**What is being asked**
Could you print every line from the first one of the records below through the line containing "counted from outside.", with both included and nothing else?

[Dataset rows]
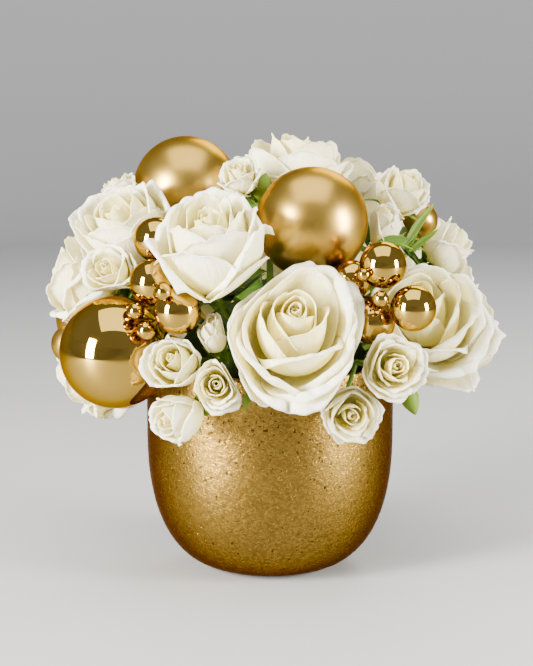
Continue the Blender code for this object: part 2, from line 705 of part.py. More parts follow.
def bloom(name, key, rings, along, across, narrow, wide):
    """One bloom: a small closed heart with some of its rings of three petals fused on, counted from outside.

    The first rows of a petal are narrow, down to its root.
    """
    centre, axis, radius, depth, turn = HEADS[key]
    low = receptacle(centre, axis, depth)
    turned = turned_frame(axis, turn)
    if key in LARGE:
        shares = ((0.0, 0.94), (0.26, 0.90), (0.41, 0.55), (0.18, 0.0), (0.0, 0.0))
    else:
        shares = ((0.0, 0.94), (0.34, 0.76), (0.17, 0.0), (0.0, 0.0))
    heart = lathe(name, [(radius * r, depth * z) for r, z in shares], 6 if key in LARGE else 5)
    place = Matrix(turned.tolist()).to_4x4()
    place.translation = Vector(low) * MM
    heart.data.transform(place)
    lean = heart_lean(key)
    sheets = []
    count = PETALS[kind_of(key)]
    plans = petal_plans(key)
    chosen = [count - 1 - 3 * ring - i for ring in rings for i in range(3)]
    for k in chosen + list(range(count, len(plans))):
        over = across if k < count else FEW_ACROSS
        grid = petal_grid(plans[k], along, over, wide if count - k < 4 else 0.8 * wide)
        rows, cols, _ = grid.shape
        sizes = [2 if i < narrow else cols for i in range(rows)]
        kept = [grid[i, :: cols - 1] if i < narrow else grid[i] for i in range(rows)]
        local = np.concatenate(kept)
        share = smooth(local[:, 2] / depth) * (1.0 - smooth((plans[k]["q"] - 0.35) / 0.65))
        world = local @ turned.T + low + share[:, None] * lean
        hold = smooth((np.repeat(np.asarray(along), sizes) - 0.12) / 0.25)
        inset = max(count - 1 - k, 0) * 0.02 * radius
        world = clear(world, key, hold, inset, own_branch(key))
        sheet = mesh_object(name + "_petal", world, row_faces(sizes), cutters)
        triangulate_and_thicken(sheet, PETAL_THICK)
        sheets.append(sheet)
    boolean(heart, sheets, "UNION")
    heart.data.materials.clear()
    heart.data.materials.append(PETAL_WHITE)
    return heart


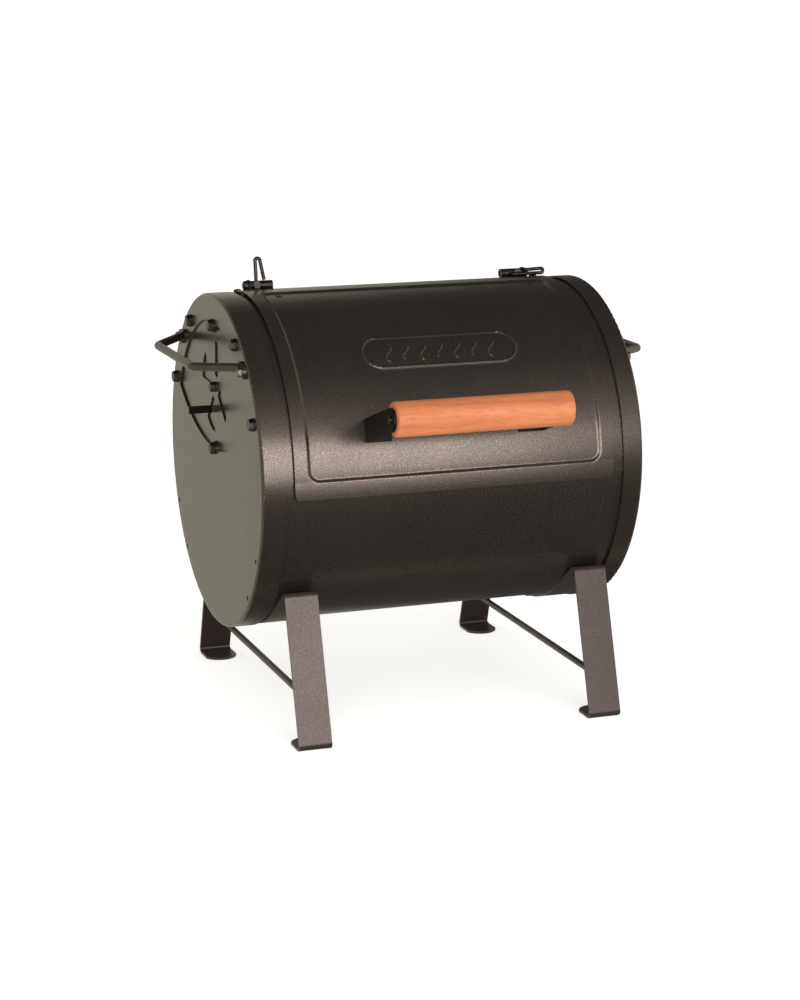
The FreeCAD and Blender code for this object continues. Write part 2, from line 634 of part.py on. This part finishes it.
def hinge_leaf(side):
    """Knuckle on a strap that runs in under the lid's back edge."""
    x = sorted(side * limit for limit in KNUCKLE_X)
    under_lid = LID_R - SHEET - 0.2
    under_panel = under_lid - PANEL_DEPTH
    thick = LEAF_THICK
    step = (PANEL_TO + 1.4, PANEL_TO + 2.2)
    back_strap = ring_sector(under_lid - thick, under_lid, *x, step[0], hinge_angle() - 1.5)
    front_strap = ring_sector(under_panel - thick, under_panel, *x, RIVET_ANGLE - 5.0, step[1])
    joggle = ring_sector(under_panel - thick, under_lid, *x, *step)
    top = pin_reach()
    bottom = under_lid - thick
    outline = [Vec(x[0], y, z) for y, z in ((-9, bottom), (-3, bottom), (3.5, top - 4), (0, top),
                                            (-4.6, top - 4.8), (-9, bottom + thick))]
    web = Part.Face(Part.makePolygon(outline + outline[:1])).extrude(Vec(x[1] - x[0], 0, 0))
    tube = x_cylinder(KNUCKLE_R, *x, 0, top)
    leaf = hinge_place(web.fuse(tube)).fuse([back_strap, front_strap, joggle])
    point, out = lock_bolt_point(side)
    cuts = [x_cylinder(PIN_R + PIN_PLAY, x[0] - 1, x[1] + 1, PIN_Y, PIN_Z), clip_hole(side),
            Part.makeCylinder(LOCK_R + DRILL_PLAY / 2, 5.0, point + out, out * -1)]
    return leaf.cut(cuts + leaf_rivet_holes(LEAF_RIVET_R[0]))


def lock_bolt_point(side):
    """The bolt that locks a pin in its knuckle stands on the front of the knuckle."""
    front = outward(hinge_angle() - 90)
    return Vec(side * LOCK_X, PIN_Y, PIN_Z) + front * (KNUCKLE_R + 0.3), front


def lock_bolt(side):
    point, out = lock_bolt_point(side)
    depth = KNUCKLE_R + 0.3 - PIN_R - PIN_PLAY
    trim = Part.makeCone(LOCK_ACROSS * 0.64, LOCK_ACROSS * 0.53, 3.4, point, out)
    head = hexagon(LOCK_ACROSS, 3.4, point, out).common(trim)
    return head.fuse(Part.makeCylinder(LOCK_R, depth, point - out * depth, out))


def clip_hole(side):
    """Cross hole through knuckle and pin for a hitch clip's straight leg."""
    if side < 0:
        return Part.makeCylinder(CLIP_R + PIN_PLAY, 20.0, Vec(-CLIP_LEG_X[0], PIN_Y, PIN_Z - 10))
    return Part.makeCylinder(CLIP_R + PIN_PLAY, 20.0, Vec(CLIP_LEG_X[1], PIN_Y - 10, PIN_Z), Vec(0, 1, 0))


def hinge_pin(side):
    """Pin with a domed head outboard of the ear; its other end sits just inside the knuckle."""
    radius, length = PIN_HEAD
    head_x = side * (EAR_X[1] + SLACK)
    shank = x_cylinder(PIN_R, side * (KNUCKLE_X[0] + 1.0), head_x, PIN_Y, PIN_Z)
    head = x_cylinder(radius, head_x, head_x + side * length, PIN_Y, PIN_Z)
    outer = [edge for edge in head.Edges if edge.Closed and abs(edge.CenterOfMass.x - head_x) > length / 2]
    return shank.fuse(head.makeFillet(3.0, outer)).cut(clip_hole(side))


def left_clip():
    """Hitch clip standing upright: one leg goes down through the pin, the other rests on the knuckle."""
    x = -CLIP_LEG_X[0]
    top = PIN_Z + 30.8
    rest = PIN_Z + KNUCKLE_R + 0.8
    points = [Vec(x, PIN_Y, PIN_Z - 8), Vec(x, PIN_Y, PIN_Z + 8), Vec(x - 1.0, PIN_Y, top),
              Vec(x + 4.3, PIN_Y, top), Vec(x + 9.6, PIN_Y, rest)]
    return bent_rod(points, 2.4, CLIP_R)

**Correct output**
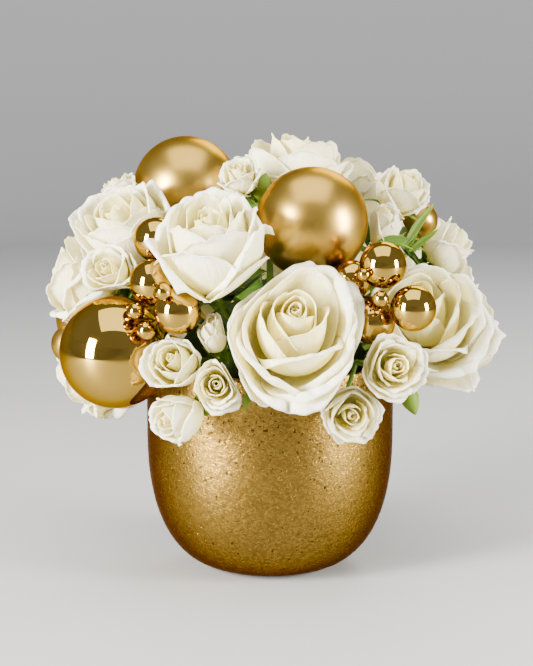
Continue the Blender code for this object: part 2, from line 705 of part.py. More parts follow.
def bloom(name, key, rings, along, across, narrow, wide):
    """One bloom: a small closed heart with some of its rings of three petals fused on, counted from outside.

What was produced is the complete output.